Так как событий особенных не имелось, кроме того, что почти весь вчерашний вечер в поле, на дороге и в саду проведен был мною в не совсем удачных попытках тщетного стиходейства, то я продолжаю «Данта», который по лености и тупости отложен в сторону. Не раззадорюсь ли я изложением?

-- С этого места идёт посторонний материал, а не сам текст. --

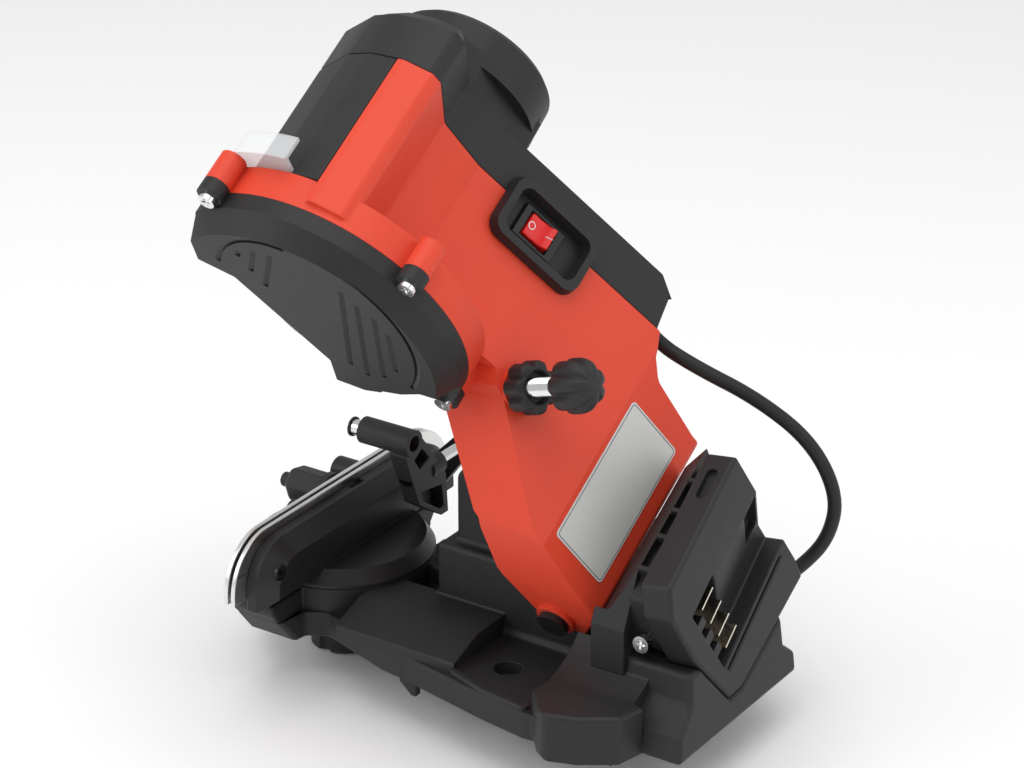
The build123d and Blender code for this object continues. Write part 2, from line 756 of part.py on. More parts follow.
with BuildPart() as base:
    with BuildSketch():
        outline(*both_sides(footprint))
    extrude(amount=pad_height)
    # front bar under the rails, with cut-back ends
    with BuildSketch(front_view(bar_back)):
        outline((-47, 0), (47, 0), (60, 17), (60, bar_height), (-60, bar_height), (-60, 17))
    extrude(amount=bar_back - bar_front)
    with BuildSketch(front_view(-80)):
        outline((60.5, -1), (46.2, -1), (47, 0), (60.5, 17.6))
        outline((-60.5, -1), (-46.2, -1), (-47, 0), (-60.5, 17.6))
    extrude(amount=60, mode=Mode.SUBTRACT)
    # swivel boss
    with BuildSketch():
        with Locations((0, swivel_y)):
            Circle(boss_radius)
    extrude(amount=boss_height)
    # sloping shoulders between boss and pads
    with BuildSketch(front_view(-17)):
        outline((8, pad_height - 1), (50, pad_height - 1), (49, 15.5), (31, 21.5), (8, 21.5))
        outline((-8, pad_height - 1), (-50, pad_height - 1), (-49, 15.5), (-31, 21.5), (-8, 21.5))
    extrude(amount=60)
    # thin rims beside the bolt pads
    with BuildSketch(Plane.XY.offset(pad_height - 1)):
        for side in (1, -1):
            outline((side * 57, 26), (side * 54, 3), (side * 49, -17), (side * 52, -17), (side * 58, 3),
                    (side * 61, 24.5))
    extrude(amount=3)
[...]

Мы остановились на том, что Гвидо (в драме он у меня будет Асканио Строцци) взят в плен и должен быть казненным, если его не выкупят. Тут открывается третий акт. Угуччионе один в своем дворце, он уже распродал свое имущество, чтоб спасти сына своего друга, но как его кредит сильно упал в Ферраре, да еще и город осажден, то все-таки нужной суммы не выходит. Свирепый волк еще пуще предается неслыханному свирепству, эпизоды, которого будут придуманы. Между прочим, он заманивает к себе жида банкира, и по средневековой системе, описанной в «Ивангое»[290], велит сделать ему пытку, чтоб вымучить деньги. Но жид хитер и, конечно, не сунулся в западню без предосторожностей. Он начинает кричать и, открыв окно, указывает дикому рыцарю толпы народа, в негодовании собравшегося пред замком. Со всех сторон беды грозят Угуччионе, но он помнит только одно — необходимость спасти того, кто поручен ему другом умершим. Борьба между единственным благородным побуждением и зверством натуры. Джиневра приносит отцу все свои вещи и платья для выкупа Асканио. Тут будет эффект: Угуччионе берет свою дочь и обещает отдать ее жиду, если тот даст ему денег. Жид колеблется, старый рыцарь начинает умолять его, но еврей, услыхав о количестве нужной суммы, клянется в ужасе, что ее можно достать, только обобравши всю Феррару. Это восклицание, соединенное с кликами негодующего народа, требующего головы Угуччионе, вовлекшего весь город в несчастную войну, подает старому рыцарю ту мысль, за которую Дант поместил его в рай. Он велит вынести на площадь ковер и разложить его на видном месте. Выгнав всех присутствующих, он произносит краткую молитву и твердым шагом идет на площадь.
Сцена переменяется. Площадь, наполненная народом, доведенного до безумия осадой и прочими несчастиями. Угуччионе, при криках проклятия, выходит к народу, со стражей и дочерью, требует слова. Он убит совершенно, но тверд. Общее ожидание.
Кстати, не забыть одной остроты о плохих поэмах какого-то рифмача. «Его вещи будут читаться тогда, когда мир забудет Гомера и Виргилия — but not till then!»[291]